# WORK TO BE COMPLETED:
Only the lines from the one with "The Blender code" through the one with "return light @" are to be restated, word for word, with both of them included.

— BEGIN INFORMATION PROVIDED —

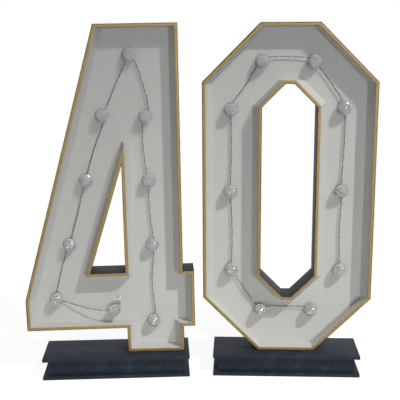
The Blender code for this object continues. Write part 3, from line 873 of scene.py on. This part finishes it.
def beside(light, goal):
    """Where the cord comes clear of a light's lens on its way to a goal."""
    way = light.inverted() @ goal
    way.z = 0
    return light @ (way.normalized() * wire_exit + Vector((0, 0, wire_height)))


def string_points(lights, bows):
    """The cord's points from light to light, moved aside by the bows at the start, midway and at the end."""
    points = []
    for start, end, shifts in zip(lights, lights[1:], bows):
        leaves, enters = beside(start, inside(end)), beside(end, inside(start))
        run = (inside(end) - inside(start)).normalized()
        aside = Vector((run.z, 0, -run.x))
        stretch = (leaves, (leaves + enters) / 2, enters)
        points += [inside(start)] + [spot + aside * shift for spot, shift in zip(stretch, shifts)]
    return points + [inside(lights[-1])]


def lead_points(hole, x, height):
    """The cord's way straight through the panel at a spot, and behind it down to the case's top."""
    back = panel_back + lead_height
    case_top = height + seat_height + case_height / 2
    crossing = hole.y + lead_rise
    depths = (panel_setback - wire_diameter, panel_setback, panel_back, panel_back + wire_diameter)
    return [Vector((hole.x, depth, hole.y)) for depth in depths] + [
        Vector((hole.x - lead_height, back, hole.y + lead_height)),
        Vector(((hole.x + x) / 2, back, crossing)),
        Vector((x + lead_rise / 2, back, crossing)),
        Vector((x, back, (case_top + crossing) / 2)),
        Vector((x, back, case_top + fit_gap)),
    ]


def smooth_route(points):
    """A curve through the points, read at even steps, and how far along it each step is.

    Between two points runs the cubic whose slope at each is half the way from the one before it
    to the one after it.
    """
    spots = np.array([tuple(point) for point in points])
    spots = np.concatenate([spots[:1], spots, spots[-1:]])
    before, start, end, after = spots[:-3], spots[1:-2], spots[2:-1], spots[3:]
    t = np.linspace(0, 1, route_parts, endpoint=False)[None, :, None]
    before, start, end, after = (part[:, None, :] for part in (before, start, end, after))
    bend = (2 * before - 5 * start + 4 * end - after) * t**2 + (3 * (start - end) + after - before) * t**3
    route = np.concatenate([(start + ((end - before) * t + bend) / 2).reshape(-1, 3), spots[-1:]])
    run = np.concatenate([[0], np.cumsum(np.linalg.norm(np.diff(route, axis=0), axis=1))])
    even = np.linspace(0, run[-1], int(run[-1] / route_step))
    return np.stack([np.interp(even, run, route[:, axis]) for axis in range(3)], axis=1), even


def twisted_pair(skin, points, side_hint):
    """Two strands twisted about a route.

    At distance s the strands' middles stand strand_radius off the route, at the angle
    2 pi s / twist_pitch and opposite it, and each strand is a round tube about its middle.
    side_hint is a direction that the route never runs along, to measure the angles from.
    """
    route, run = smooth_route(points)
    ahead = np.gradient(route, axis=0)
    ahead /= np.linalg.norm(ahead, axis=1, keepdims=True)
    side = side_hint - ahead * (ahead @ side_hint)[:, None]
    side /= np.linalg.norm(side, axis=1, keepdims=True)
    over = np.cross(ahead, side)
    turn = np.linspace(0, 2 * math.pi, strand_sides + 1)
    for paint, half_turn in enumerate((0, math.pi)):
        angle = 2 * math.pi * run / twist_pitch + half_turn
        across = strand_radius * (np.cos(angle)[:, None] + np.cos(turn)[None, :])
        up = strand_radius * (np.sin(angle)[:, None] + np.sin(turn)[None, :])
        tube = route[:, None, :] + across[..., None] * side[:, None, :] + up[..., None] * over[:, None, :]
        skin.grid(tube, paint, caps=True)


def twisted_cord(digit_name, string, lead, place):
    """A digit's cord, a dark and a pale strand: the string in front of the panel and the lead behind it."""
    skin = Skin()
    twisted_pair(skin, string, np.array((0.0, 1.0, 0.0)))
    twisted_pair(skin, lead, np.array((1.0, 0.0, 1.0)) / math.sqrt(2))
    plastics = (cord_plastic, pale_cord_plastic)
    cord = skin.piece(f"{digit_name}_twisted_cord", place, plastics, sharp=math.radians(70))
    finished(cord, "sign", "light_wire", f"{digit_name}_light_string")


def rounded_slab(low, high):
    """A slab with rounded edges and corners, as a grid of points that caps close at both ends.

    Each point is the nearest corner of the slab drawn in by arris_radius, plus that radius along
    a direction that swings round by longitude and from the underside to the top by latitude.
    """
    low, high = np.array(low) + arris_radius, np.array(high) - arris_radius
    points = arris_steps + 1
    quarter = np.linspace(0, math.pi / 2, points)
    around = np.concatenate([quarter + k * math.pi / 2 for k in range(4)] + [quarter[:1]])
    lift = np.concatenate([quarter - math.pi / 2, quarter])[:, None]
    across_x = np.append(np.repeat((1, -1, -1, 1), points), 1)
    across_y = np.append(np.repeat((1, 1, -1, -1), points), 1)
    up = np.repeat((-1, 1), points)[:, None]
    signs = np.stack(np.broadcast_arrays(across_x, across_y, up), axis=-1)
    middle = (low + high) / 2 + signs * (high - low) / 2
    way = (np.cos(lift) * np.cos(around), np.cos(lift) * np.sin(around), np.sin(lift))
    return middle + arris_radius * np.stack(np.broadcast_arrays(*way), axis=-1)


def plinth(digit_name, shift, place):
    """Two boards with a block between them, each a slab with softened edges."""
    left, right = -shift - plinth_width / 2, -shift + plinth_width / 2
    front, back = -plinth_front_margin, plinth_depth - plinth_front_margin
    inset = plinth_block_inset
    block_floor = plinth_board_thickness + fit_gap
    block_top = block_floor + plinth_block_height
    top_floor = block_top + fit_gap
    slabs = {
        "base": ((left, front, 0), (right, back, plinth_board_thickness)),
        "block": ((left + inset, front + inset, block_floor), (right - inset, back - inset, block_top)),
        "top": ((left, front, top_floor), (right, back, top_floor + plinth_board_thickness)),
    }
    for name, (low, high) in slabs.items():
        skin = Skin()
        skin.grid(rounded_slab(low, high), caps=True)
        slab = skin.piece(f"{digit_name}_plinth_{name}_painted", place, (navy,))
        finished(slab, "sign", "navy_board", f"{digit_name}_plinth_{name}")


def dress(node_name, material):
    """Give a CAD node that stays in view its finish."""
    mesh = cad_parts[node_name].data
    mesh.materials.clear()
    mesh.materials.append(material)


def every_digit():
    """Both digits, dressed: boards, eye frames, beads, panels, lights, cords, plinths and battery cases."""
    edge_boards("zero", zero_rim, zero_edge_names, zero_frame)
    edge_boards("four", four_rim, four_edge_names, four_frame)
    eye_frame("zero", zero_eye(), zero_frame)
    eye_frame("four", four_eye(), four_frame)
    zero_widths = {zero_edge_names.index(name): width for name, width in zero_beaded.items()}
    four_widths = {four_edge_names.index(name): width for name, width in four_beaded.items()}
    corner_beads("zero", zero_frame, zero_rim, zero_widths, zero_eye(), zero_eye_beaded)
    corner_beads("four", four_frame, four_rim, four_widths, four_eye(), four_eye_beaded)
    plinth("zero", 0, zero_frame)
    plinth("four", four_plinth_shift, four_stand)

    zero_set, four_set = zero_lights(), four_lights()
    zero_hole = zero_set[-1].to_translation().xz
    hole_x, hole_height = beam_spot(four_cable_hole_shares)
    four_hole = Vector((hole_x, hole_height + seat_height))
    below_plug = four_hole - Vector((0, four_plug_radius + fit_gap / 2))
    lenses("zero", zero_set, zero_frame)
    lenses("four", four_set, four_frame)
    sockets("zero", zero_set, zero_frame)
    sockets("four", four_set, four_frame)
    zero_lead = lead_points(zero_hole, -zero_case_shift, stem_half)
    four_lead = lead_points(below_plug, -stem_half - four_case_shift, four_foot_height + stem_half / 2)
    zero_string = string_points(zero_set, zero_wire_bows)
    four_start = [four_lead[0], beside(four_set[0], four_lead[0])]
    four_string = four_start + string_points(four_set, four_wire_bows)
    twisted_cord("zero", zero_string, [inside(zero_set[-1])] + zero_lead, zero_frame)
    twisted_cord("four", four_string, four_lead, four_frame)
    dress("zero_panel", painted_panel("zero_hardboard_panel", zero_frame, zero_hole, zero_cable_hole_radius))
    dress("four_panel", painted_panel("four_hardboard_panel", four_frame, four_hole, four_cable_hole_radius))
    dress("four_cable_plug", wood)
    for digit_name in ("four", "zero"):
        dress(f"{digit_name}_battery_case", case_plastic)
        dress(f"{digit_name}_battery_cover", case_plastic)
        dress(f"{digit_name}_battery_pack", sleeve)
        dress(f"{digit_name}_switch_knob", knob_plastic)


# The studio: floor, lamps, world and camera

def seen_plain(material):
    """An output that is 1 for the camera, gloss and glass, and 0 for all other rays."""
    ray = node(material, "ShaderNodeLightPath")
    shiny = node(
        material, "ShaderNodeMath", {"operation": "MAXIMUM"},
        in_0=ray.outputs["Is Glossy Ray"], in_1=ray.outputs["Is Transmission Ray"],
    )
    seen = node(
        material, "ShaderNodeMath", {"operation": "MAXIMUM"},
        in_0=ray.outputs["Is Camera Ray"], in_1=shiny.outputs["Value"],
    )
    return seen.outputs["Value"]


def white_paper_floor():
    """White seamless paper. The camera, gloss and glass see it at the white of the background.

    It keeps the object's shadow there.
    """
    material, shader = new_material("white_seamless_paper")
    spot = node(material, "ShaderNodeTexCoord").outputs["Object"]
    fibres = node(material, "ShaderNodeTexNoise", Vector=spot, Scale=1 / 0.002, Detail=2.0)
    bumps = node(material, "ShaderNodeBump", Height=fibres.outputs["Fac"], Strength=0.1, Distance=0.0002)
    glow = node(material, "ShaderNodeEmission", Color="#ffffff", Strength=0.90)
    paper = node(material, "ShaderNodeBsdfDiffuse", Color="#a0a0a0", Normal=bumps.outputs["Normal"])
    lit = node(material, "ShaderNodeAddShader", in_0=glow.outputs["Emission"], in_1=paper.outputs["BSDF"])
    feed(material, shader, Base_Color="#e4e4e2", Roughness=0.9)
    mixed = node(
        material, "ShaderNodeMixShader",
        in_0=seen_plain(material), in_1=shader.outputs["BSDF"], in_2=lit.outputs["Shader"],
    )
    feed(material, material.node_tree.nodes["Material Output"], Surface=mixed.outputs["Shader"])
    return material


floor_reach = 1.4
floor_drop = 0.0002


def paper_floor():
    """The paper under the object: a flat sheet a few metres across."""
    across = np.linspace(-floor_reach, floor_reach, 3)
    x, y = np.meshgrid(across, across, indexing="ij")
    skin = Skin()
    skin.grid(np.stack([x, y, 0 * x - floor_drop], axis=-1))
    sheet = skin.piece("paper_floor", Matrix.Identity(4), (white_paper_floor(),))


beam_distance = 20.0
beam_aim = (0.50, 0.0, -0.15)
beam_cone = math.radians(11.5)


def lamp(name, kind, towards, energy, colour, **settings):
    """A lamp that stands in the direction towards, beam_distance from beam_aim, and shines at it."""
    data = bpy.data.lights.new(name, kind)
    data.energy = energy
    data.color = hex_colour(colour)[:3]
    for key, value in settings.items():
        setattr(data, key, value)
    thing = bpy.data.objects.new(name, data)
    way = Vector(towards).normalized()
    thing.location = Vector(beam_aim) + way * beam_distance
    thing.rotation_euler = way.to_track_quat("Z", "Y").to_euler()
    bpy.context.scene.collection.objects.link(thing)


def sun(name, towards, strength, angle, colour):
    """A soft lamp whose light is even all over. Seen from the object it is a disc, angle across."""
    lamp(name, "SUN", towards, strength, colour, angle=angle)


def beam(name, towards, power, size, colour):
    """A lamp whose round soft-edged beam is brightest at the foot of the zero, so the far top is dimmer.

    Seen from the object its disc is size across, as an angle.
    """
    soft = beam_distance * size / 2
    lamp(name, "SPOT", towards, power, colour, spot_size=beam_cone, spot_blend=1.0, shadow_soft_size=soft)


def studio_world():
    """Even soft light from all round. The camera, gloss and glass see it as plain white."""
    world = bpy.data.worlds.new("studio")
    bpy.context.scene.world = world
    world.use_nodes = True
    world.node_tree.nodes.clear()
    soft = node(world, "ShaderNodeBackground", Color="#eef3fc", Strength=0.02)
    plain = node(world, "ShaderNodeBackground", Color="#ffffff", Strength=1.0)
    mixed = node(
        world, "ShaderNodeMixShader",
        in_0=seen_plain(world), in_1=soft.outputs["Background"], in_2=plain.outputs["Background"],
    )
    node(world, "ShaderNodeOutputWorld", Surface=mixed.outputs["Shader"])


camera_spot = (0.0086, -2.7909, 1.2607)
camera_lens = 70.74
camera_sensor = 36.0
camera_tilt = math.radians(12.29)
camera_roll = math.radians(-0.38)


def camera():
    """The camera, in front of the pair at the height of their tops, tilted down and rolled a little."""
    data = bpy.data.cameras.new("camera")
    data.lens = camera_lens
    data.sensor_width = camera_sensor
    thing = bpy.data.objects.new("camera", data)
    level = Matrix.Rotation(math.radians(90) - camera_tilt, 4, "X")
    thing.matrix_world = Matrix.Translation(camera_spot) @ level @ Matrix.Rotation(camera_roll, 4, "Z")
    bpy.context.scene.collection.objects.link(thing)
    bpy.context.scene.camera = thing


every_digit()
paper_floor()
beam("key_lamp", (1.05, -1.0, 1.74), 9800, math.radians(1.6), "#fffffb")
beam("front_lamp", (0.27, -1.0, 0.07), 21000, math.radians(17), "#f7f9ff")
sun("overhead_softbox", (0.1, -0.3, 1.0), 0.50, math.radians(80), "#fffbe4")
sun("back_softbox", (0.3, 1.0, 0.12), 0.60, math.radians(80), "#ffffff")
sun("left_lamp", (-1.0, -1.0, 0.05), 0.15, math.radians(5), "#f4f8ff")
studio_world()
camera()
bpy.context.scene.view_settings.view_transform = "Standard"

— END INFORMATION PROVIDED —
— BEGIN INFORMATION PROVIDED —

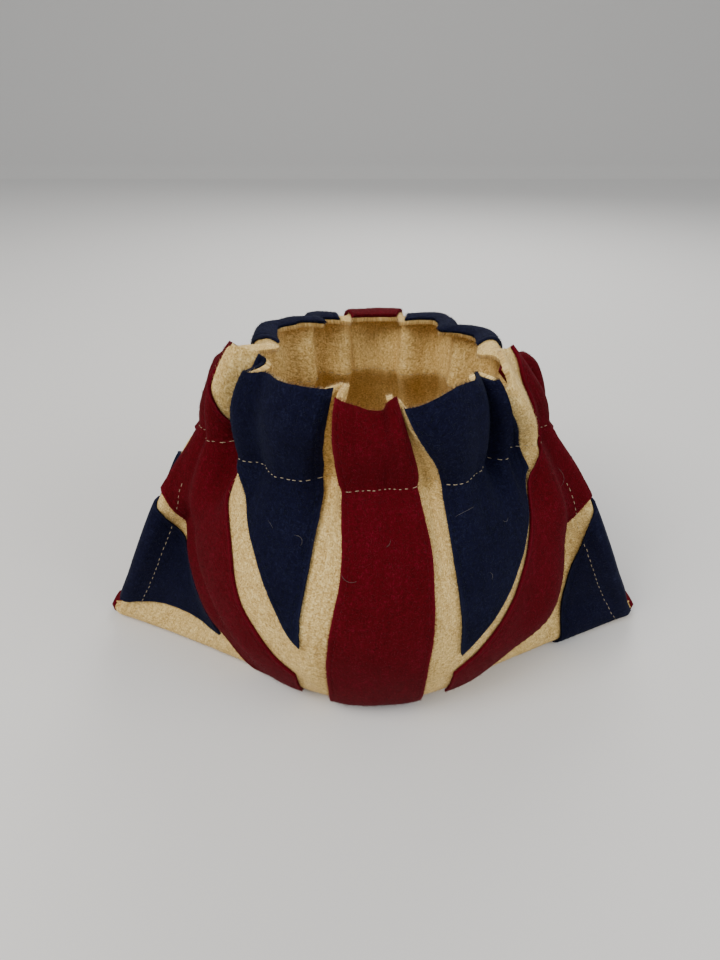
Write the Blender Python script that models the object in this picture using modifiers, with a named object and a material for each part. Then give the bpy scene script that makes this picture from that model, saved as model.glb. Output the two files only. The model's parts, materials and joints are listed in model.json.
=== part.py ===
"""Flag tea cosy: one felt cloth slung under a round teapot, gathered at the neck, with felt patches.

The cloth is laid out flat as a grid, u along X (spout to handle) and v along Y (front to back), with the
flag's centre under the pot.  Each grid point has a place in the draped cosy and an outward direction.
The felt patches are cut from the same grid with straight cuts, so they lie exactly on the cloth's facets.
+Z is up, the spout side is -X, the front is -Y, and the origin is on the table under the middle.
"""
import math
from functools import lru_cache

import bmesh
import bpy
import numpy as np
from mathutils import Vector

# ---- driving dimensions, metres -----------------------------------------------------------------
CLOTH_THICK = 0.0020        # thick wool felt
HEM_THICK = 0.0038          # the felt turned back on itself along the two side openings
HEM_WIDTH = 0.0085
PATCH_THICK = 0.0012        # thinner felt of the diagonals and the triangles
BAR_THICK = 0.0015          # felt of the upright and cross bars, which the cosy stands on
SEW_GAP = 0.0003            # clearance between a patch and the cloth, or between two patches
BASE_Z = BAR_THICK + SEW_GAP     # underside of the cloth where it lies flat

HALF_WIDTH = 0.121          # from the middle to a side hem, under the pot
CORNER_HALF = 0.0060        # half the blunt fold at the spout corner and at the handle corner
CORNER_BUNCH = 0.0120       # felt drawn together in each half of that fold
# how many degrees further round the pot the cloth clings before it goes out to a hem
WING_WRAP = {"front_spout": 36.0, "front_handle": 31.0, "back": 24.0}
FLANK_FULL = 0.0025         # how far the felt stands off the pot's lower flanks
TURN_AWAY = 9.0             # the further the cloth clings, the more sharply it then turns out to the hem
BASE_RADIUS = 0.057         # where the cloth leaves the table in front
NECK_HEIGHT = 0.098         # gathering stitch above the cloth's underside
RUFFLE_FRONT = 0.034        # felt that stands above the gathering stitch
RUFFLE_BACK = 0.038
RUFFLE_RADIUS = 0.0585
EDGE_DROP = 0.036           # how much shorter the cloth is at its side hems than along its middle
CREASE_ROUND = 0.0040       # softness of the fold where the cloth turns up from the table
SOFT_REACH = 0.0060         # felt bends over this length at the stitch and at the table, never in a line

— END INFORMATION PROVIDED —
— BEGIN INFORMATION PROVIDED —

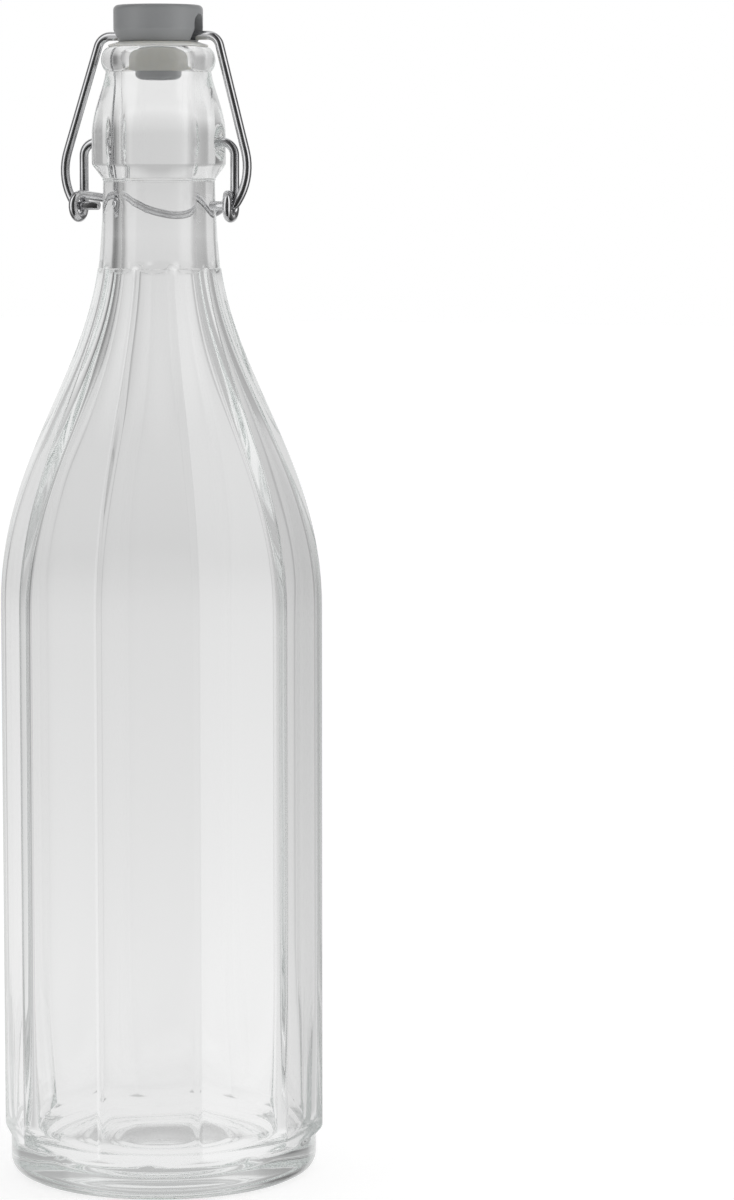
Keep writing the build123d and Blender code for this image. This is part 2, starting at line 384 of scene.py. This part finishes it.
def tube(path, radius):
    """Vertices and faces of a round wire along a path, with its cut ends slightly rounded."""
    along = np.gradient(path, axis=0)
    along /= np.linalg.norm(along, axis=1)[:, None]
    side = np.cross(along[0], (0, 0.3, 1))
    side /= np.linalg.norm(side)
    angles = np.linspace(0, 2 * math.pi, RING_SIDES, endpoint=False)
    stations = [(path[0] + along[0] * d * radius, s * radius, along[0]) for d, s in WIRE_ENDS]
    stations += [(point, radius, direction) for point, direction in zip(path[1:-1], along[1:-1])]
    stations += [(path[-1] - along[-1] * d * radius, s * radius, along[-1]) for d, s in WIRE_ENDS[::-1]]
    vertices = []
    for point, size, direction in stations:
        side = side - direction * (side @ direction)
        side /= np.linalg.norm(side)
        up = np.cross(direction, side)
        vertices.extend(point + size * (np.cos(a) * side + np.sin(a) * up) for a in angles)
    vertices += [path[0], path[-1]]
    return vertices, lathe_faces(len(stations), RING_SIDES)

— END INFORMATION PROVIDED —

# SOLUTION BELOW:
The Blender code for this object continues. Write part 3, from line 873 of scene.py on. This part finishes it.
def beside(light, goal):
    """Where the cord comes clear of a light's lens on its way to a goal."""
    way = light.inverted() @ goal
    way.z = 0
    return light @ (way.normalized() * wire_exit + Vector((0, 0, wire_height)))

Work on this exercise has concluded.